● GIVEN PROBLEM
Work through the data line by line, gathering every line that has the word "their".

(JSON records of objects)
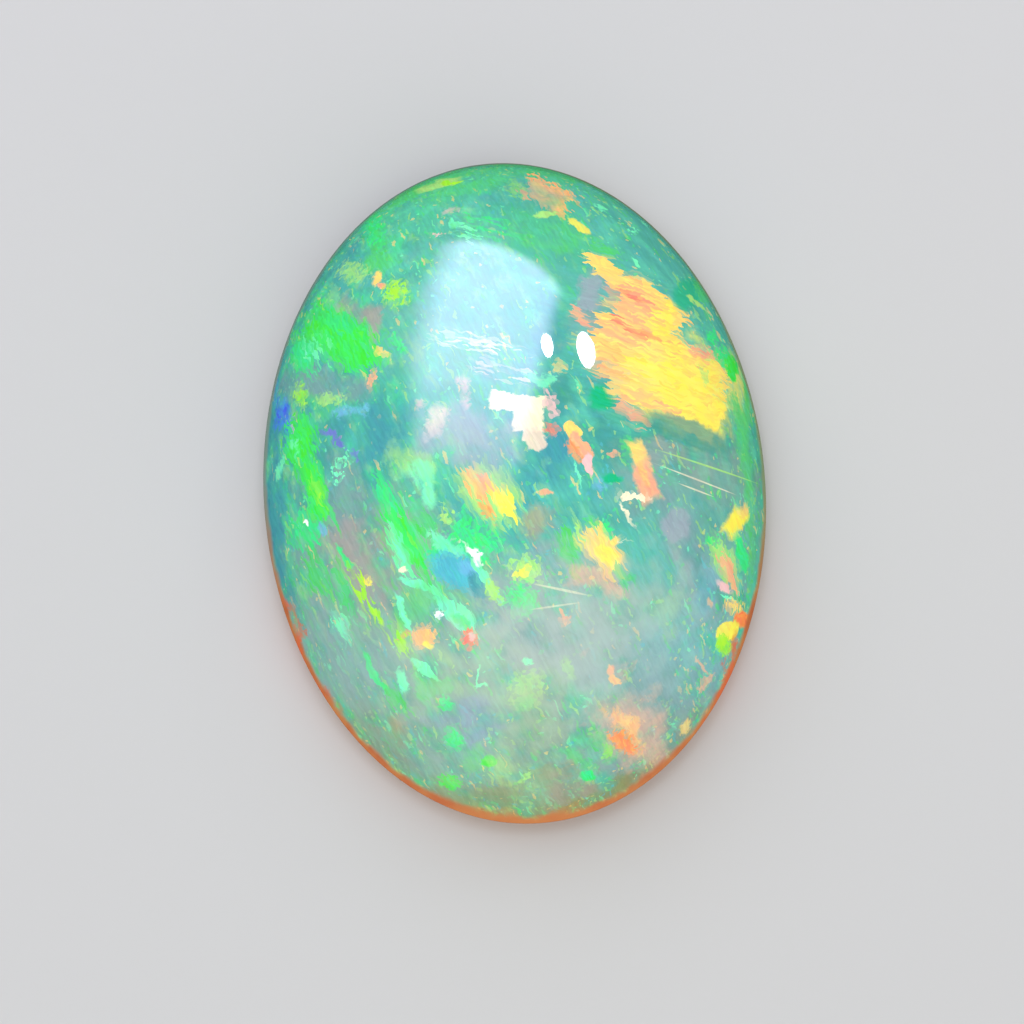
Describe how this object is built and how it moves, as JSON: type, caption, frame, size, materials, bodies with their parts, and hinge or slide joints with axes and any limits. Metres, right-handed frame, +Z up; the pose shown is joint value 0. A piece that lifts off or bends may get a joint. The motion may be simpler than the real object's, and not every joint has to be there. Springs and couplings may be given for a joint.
{
  "type": "oval opal cabochon",
  "caption": "Polished oval opal gemstone with a high dome, a thin girdle and a flat back, for setting in jewellery or showing as a loose stone.",
  "frame": {"origin": "the middle of the flat back, on the surface that the stone lies on", "axes": "+Z up through the top of the dome, +Y along the stone's length, +X across its width"},
  "size_m": [0.0096, 0.013, 0.0046],
  "materials": {
    "precious_opal": "milky translucent hydrated silica with green, gold, orange and blue play-of-colour; mirror-polished dome, satin ground back"
  },
  "bodies": {
    "root": {"opal_cabochon": "precious_opal"}
  },
  "joints": []
}
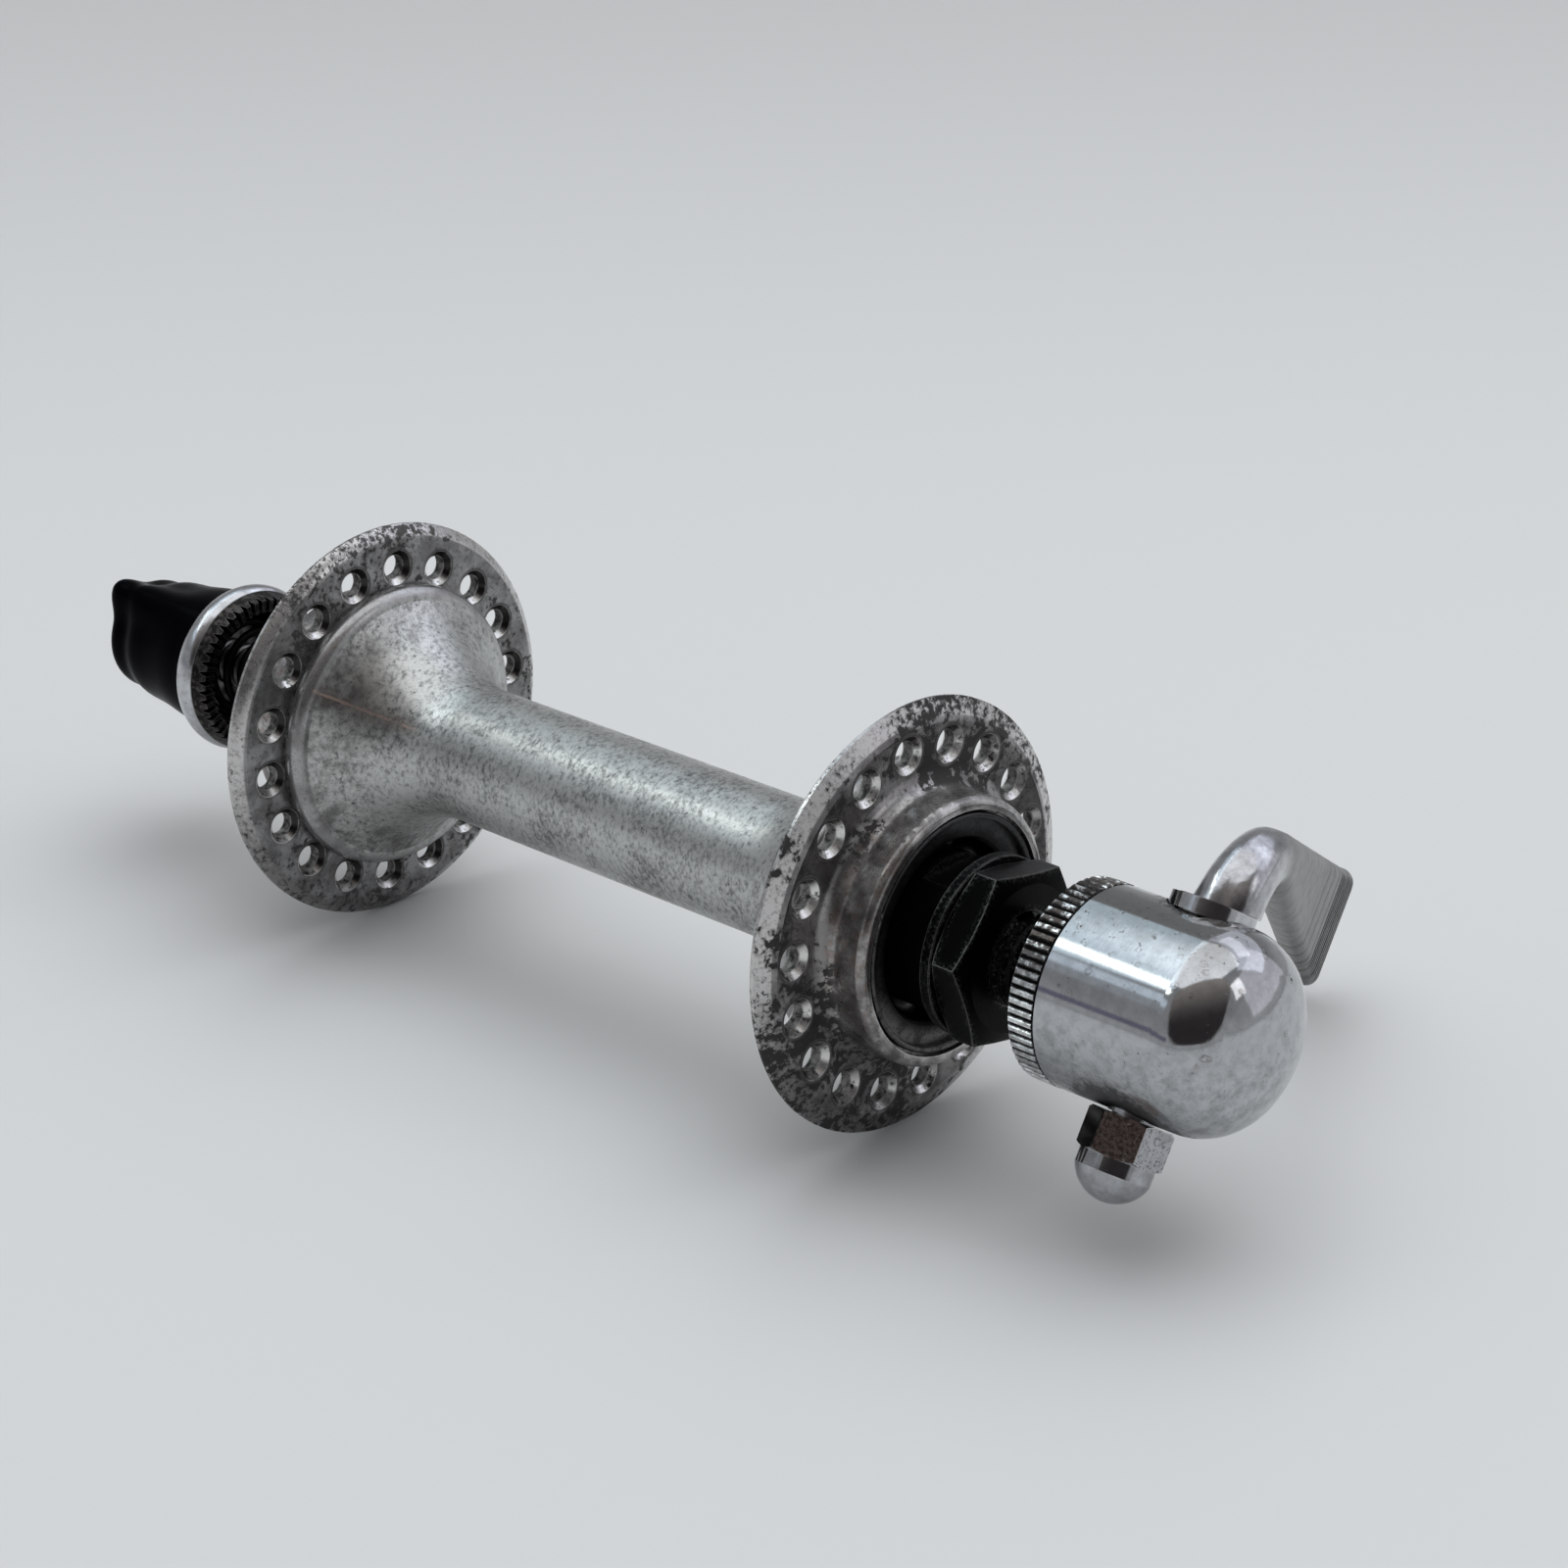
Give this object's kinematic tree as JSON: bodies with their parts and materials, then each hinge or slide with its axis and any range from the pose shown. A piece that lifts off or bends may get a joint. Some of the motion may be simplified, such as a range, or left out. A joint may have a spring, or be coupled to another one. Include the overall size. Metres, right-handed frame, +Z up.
{
  "type": "bicycle front hub",
  "caption": "Bicycle front hub with drilled flanges on ball bearings, a hollow axle, and a quick-release skewer with cam lever and adjusting nut.",
  "frame": {"origin": "middle of the hub on the wheel axis, halfway between the two lock nut faces", "axes": "+Y along the axle towards the lever end, +Z up, +X square to both"},
  "size_m": [0.0739, 0.1543, 0.0422],
  "materials": {
    "worn_aluminium": "matt, pitted and oxidised",
    "axle_steel": "satin",
    "black_steel": "black oxide",
    "hardened_steel": "ground",
    "ball_steel": "polished",
    "cap_steel": "dull, stained",
    "chromed_steel": "bright with pits",
    "knurled_steel": "dirt in the grooves",
    "lever_steel": "satin",
    "spring_steel": "bright",
    "rod_steel": "zinc plated",
    "black_plastic": "glossy, worn"
  },
  "bodies": {
    "axle_set": {"axle": "axle_steel", "cone_lever_side": "hardened_steel", "cone_nut_side": "hardened_steel", "lock_washer_lever_side": "black_steel", "lock_washer_nut_side": "black_steel", "lock_nut_lever_side": "black_steel", "lock_nut_nut_side": "black_steel"},
    "shell": {"hub_shell": "worn_aluminium", "bearing_cup_lever_side": "hardened_steel", "bearing_cup_nut_side": "hardened_steel", "dust_cap_lever_side": "cap_steel", "dust_cap_nut_side": "cap_steel"},
    "balls_lever_side": {"bearing_balls_lever_side": "ball_steel"},
    "balls_nut_side": {"bearing_balls_nut_side": "ball_steel"},
    "cam_end": {"cam_housing": "chromed_steel", "clamp_ring_lever_side": "knurled_steel", "volute_spring_lever_side": "spring_steel"},
    "lever": {"cam_lever": "lever_steel", "lever_washer": "chromed_steel", "acorn_nut": "chromed_steel"},
    "rod": {"skewer_rod": "rod_steel"},
    "nut_spring": {"volute_spring_nut_side": "spring_steel"},
    "adjusting_nut": {"clamp_ring_nut_side": "chromed_steel", "nut_grip": "black_plastic", "nut_insert": "rod_steel"}
  },
  "joints": [
    {"name": "shell_spin", "type": "hinge", "parent": "axle_set", "child": "shell", "pos_m": [0, 0, 0], "axis": [0, 1, 0], "continuous": true},
    {"name": "ball_orbit_lever_side", "type": "hinge", "parent": "axle_set", "child": "balls_lever_side", "pos_m": [0, 0.0366, 0], "axis": [0, 1, 0], "continuous": true},
    {"name": "ball_orbit_nut_side", "type": "hinge", "parent": "axle_set", "child": "balls_nut_side", "pos_m": [0, -0.0366, 0], "axis": [0, 1, 0], "continuous": true},
    {"name": "skewer_turn", "type": "hinge", "parent": "axle_set", "child": "cam_end", "pos_m": [0, 0.06, 0], "axis": [0, 1, 0], "continuous": true},
    {"name": "lever_turn", "type": "hinge", "parent": "cam_end", "child": "lever", "pos_m": [0, 0.067, 0], "axis": [0.5299, 0, -0.848], "range_deg": [0, 180]},
    {"name": "skewer_pull", "type": "slide", "parent": "cam_end", "child": "rod", "axis": [0, -1, 0], "range_m": [0, 0.0014]},
    {"name": "nut_advance", "type": "slide", "parent": "rod", "child": "nut_spring", "axis": [0, -1, 0], "range_m": [0, 0.0032]},
    {"name": "nut_turn", "type": "hinge", "parent": "nut_spring", "child": "adjusting_nut", "pos_m": [0, -0.06, 0], "axis": [0, -1, 0], "range_deg": [0, 1440]}
  ],
  "couplings": [
    {"joint": "ball_orbit_lever_side", "follows": "shell_spin", "ratio": 0.6059},
    {"joint": "ball_orbit_nut_side", "follows": "shell_spin", "ratio": 0.6059},
    {"joint": "skewer_pull", "follows": "lever_turn", "m_per_rad": 0.00044563},
    {"joint": "nut_advance", "follows": "nut_turn", "m_per_rad": 0.00012732}
  ]
}
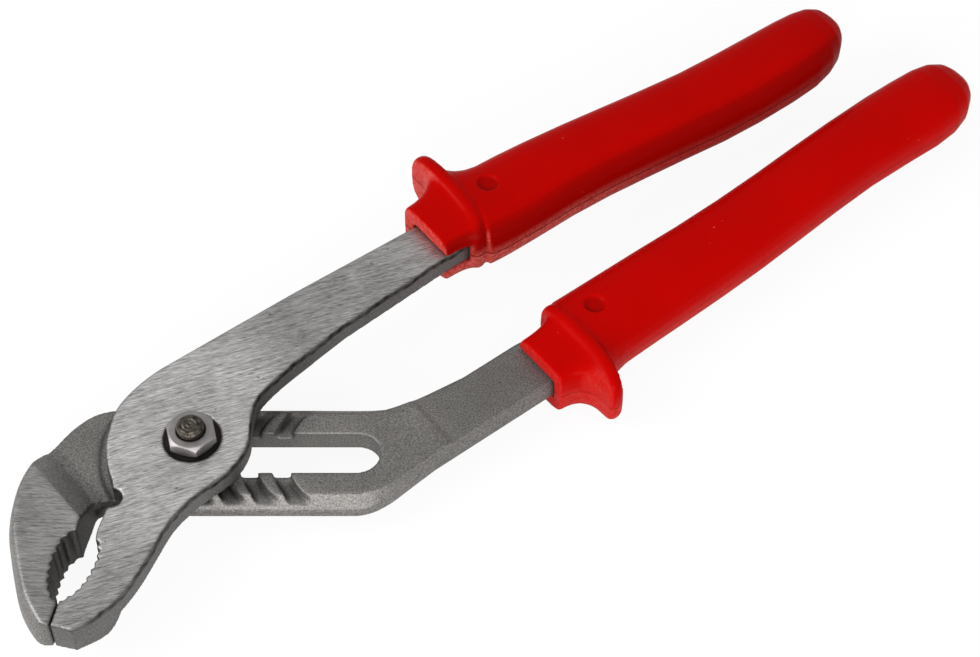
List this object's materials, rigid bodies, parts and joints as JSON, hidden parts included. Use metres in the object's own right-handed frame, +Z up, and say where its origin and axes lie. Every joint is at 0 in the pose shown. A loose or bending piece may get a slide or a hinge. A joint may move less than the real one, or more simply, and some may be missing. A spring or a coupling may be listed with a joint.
{
  "type": "water pump pliers",
  "caption": "Adjustable pliers with bent toothed jaws, a bolt that moves along a grooved slot, and two long handles in smooth moulded grips with finger guards.",
  "frame": {"origin": "centre of the bolt head's underside, on the plane that the tool lies on", "axes": "+Z up the bolt to its nut, +X along the slot from the jaws towards the handles"},
  "size_m": [0.2205, 0.1778, 0.0231],
  "materials": {
    "forged_steel": "drop-forged and blasted, dull grey, with bright worn edges",
    "ground_steel": "forged and ground flat, with fine grinding marks",
    "bolt_steel": "dark steel with a rough peened end",
    "plated_steel": "bright zinc plating",
    "red_vinyl": "glossy moulded vinyl"
  },
  "bodies": {
    "slotted_side": {"slotted_half": "forged_steel", "lower_grip": "red_vinyl"},
    "pivot": {"pivot_bolt": "bolt_steel", "pivot_nut": "plated_steel"},
    "tongue_side": {"tongue_half": "ground_steel", "upper_grip": "red_vinyl"}
  },
  "joints": [
    {"name": "pivot_slide", "type": "slide", "parent": "slotted_side", "child": "pivot", "axis": [1, 0, 0], "range_m": [0, 0.014]},
    {"name": "jaw_hinge", "type": "hinge", "parent": "pivot", "child": "tongue_side", "pos_m": [0, 0, 0.0147], "axis": [0, 0, 1], "range_deg": [0, 45]}
  ]
}
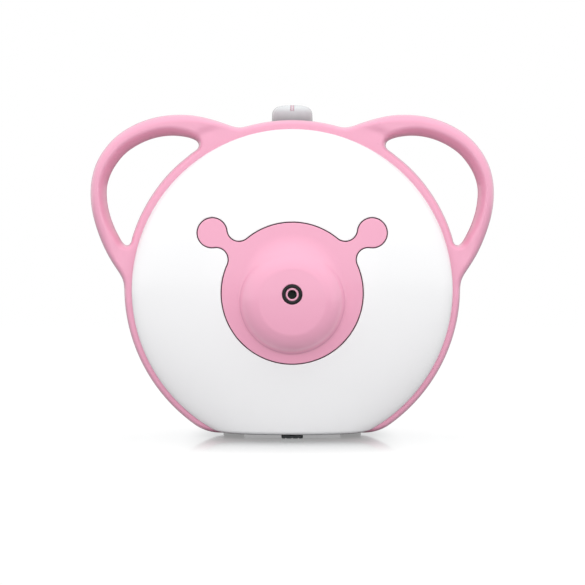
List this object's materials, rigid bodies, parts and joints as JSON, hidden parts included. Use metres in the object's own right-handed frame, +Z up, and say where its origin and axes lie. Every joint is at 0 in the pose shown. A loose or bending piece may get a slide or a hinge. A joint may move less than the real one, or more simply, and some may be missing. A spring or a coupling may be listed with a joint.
{
  "type": "tabletop nebulizer",
  "caption": "Compressor base unit of a tabletop nebulizer: round glossy casing with two ear-shaped loop handles, a snout with a hose port and a rotary power dial on top.",
  "frame": {"origin": "centre of the footprint's bounding box, on the table under the feet", "axes": "+X to the right seen from the front, through the two handles; +Y from the front to the back, so the snout faces -Y; +Z up"},
  "size_m": [0.276, 0.106, 0.2274],
  "materials": {
    "shell_white": "gloss",
    "casing_pink": "satin gloss",
    "dial_grey": "gloss",
    "rubber_black": "matt",
    "plastic_black": "moulded",
    "plastic_grey": "moulded",
    "steel": "drawn",
    "zinc": "zinc plated",
    "core_iron": "varnished laminations",
    "brass": "turned",
    "winding": "enamelled copper wire",
    "cast_alloy": "die cast",
    "silicone": "translucent, satin",
    "felt": "felt",
    "board_green": "solder mask",
    "wire_blue": "insulation",
    "wire_brown": "insulation"
  },
  "bodies": {
    "housing": {"front_shell": "shell_white", "snout_plate": "casing_pink", "plate_gasket": "rubber_black", "port_grommet": "rubber_black", "hose_port": "casing_pink", "ring_frame": "casing_pink", "rear_housing": "casing_pink", "potentiometer": "plastic_grey", "control_board": "board_green", "foot_front": "rubber_black", "foot_rear_right": "rubber_black", "foot_rear_left": "rubber_black", "housing_screw_1": "zinc", "housing_screw_2": "zinc", "housing_screw_3": "zinc", "housing_screw_4": "zinc", "mains_inlet": "plastic_black", "inlet_pin_left": "brass", "inlet_pin_right": "brass", "filter_cup": "plastic_grey", "filter_felt": "felt", "pump_base_plate": "steel", "rubber_mount_1": "rubber_black", "rubber_mount_2": "rubber_black", "rubber_mount_3": "rubber_black", "rubber_mount_4": "rubber_black", "motor_can": "steel", "motor_magnets": "core_iron", "bearing_fan_end": "brass", "bearing_drive_end": "brass", "motor_saddle": "plastic_grey", "crankcase": "cast_alloy", "diaphragm": "rubber_black", "valve_plate": "cast_alloy", "pump_head": "plastic_black", "intake_valve": "silicone", "outlet_valve": "silicone", "head_screw_1": "zinc", "head_screw_2": "zinc", "head_screw_3": "zinc", "head_screw_4": "zinc", "outlet_hose": "silicone", "intake_hose": "silicone", "mains_lead_live": "wire_brown", "mains_lead_neutral": "wire_blue", "dial_lead": "plastic_black", "motor_lead": "plastic_black", "power_board": "board_green", "transformer": "core_iron", "capacitor": "wire_blue"},
    "dial": {"power_dial": "dial_grey", "dial_pointer": "casing_pink", "dial_shaft": "steel"},
    "rotor": {"motor_shaft": "steel", "armature": "winding", "cooling_fan": "plastic_black", "crank": "steel"},
    "rod": {"connecting_rod": "plastic_black"},
    "cap": {"filter_cap": "dial_grey"}
  },
  "joints": [
    {"name": "dial_turn", "type": "hinge", "parent": "housing", "child": "dial", "pos_m": [0, 0.022, 0.2176], "axis": [0, 0, -1], "range_deg": [0, 270]},
    {"name": "motor_spin", "type": "hinge", "parent": "housing", "child": "rotor", "pos_m": [0, 0.017, 0.051], "axis": [1, 0, 0], "continuous": true},
    {"name": "rod_orbit", "type": "hinge", "parent": "rotor", "child": "rod", "pos_m": [0.0085, 0.017, 0.0535], "axis": [1, 0, 0], "continuous": true},
    {"name": "filter_cap_pull", "type": "slide", "parent": "housing", "child": "cap", "axis": [0, 1, 0], "range_m": [0, 0.03]}
  ],
  "couplings": [
    {"joint": "rod_orbit", "follows": "motor_spin", "ratio": -1}
  ]
}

● EXERCISE ANSWER
Describe how this object is built and how it moves, as JSON: type, caption, frame, size, materials, bodies with their parts, and hinge or slide joints with axes and any limits. Metres, right-handed frame, +Z up; the pose shown is joint value 0. A piece that lifts off or bends may get a joint. The motion may be simpler than the real object's, and not every joint has to be there. Springs and couplings may be given for a joint.
Give this object's kinematic tree as JSON: bodies with their parts and materials, then each hinge or slide with its axis and any range from the pose shown. A piece that lifts off or bends may get a joint. Some of the motion may be simplified, such as a range, or left out. A joint may have a spring, or be coupled to another one. Include the overall size. Metres, right-handed frame, +Z up.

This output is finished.